@lightning @apgarcia @zash @ska

No.

$find /usr/share/man -name perl\*|wc -l
152
$

Anyone reading this who now goes to find out what these #OpenBSD manual pages are, immediately proves the point that counting the number of manual pages with wc(1) isn't a valid criticism. They've demonstrated by their own actions that it's a metric void of meaningful information.

@JdeBP @lightning @zash @ska i'm looking at this from a sysadmin's point of view. i firmly believe in rtfm. the amount of documentation i have to read for something should be commensurate to the task.

@apgarcia @lightning @zash @ska

Again, though, that shows exactly why counting manual files with wc(1) is silly. It tells one nothing whatsoever about the amount of documentation one should read for any particular task.
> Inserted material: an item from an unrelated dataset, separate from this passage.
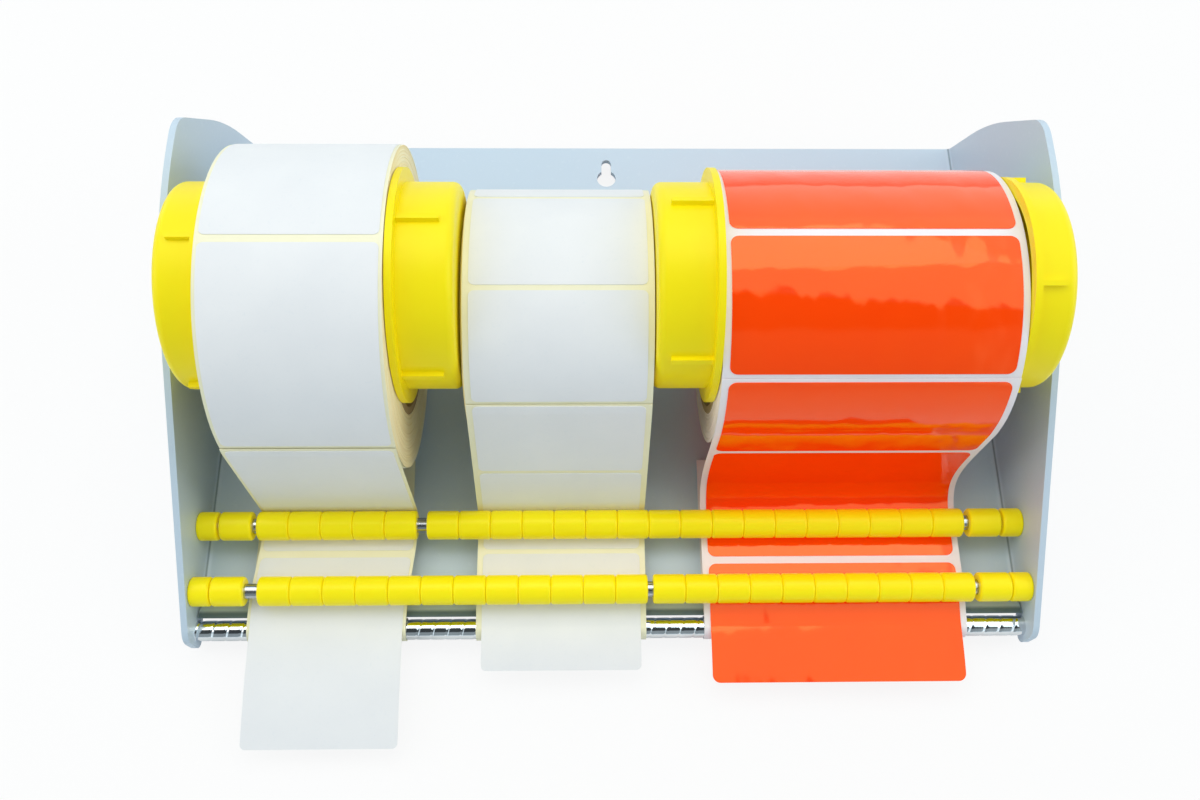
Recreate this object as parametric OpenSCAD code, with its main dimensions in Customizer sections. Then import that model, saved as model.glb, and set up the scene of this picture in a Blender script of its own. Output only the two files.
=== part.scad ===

About all that it tells one is that documentation to be read exists, which is in fact a good thing.

No-one is daft enough to assert that because Debian has more than 81,000 man pages; the amount of documentation one has to read to use Debian is not commensurate to the task.

@apgarcia @lightning @zash @ska

In any case, you're definitely not looking at things from a sysadmin's point of view.

A sysadmin's view would in stark contrast be whether, say, systemd.unit(1) documents the search path that the software has actually used for 10 years. Because whether the doco is correct and informative is important, not how many files it is in.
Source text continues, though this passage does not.